• _Brief_: Repeat verbatim only the lines from the opening of the material below through the one that contains "under_low = under_z - tube_half".

• _Supplied material_:
↓↓↓

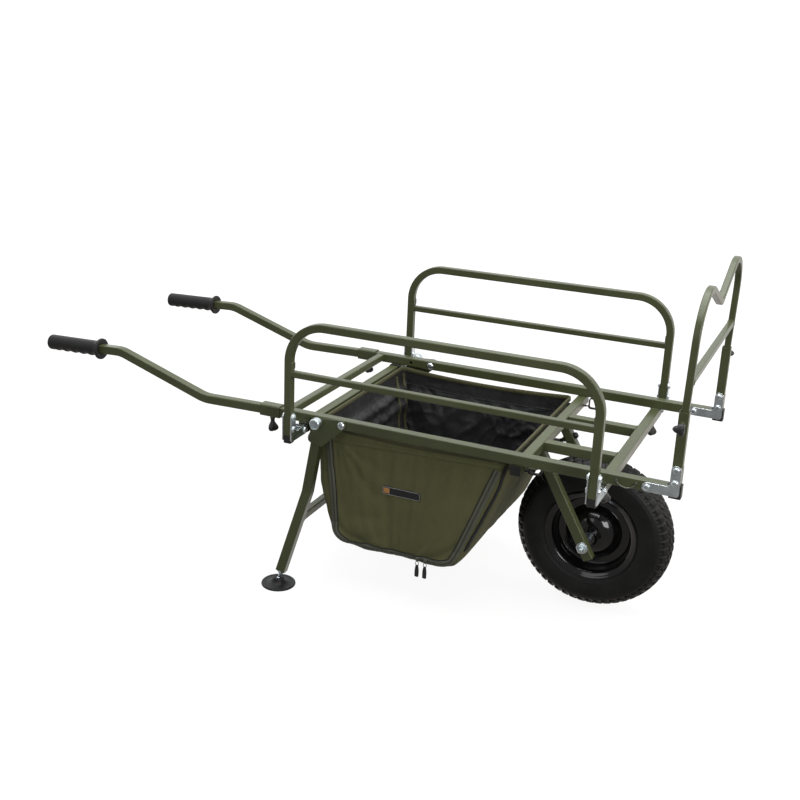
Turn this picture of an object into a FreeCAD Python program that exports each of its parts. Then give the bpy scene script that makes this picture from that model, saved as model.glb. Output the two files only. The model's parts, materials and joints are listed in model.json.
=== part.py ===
"""Field barrow with one wheel, fold-down side gates, a fold-back front gate and a fabric bag.

Millimetres, +Z up, +X towards the wheel, +Y to the pusher's left.
Inside this file x is counted from the wheel axle. save() moves each finished
piece so that the origin lies on the ground under the middle of the cart.
"""
import FreeCAD, Part
import math
import os

V = FreeCAD.Vector

# ---------------------------------------------------------------- driving dimensions
rear_end_x = -1493.0          # rear end of the hand grips
front_end_x = 243.0           # front face of the front posts' end caps
origin_shift = -(rear_end_x + front_end_x) / 2.0

tube = 25.0                   # side of the main square tube
tube_half = tube / 2.0
tube_wall = 1.5
tube_corner = 3.0             # outside corner radius of the square tubes
rail_y = 283.0                # middle of each side rail
rail_top = 481.0
rail_z = rail_top - tube_half
rail_rear_x = -803.0
rail_front_x = 212.0
under_z = rail_top - 1.5 * tube         # middle height of the tubes under the rails
under_low = under_z - tube_half

rear_bar_x = -737.0
rear_bar_size = 20.0
lower_rear_x = -688.0
lower_middle_x = -130.5
lower_front_x = 69.0
cross_half = 296.0
cross_wall = 2.0
wheel_rail_y = 105.0
plug_cap = 2.0                # visible thickness of the push-in end plugs
plug_depth = 14.0
plug_play = 0.4               # how much narrower a plug or spigot is than the tube it enters
spigot_corner = 1.0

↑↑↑

• _Task response_:
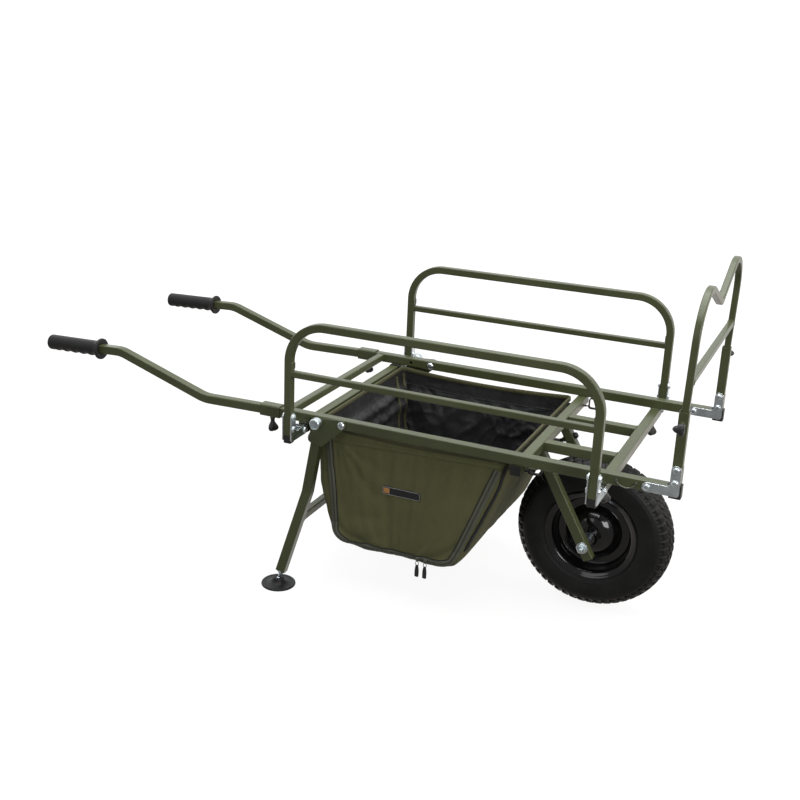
Turn this picture of an object into a FreeCAD Python program that exports each of its parts. Then give the bpy scene script that makes this picture from that model, saved as model.glb. Output the two files only. The model's parts, materials and joints are listed in model.json.
=== part.py ===
"""Field barrow with one wheel, fold-down side gates, a fold-back front gate and a fabric bag.

Millimetres, +Z up, +X towards the wheel, +Y to the pusher's left.
Inside this file x is counted from the wheel axle. save() moves each finished
piece so that the origin lies on the ground under the middle of the cart.
"""
import FreeCAD, Part
import math
import os

V = FreeCAD.Vector

# ---------------------------------------------------------------- driving dimensions
rear_end_x = -1493.0          # rear end of the hand grips
front_end_x = 243.0           # front face of the front posts' end caps
origin_shift = -(rear_end_x + front_end_x) / 2.0

tube = 25.0                   # side of the main square tube
tube_half = tube / 2.0
tube_wall = 1.5
tube_corner = 3.0             # outside corner radius of the square tubes
rail_y = 283.0                # middle of each side rail
rail_top = 481.0
rail_z = rail_top - tube_half
rail_rear_x = -803.0
rail_front_x = 212.0
under_z = rail_top - 1.5 * tube         # middle height of the tubes under the rails
under_low = under_z - tube_half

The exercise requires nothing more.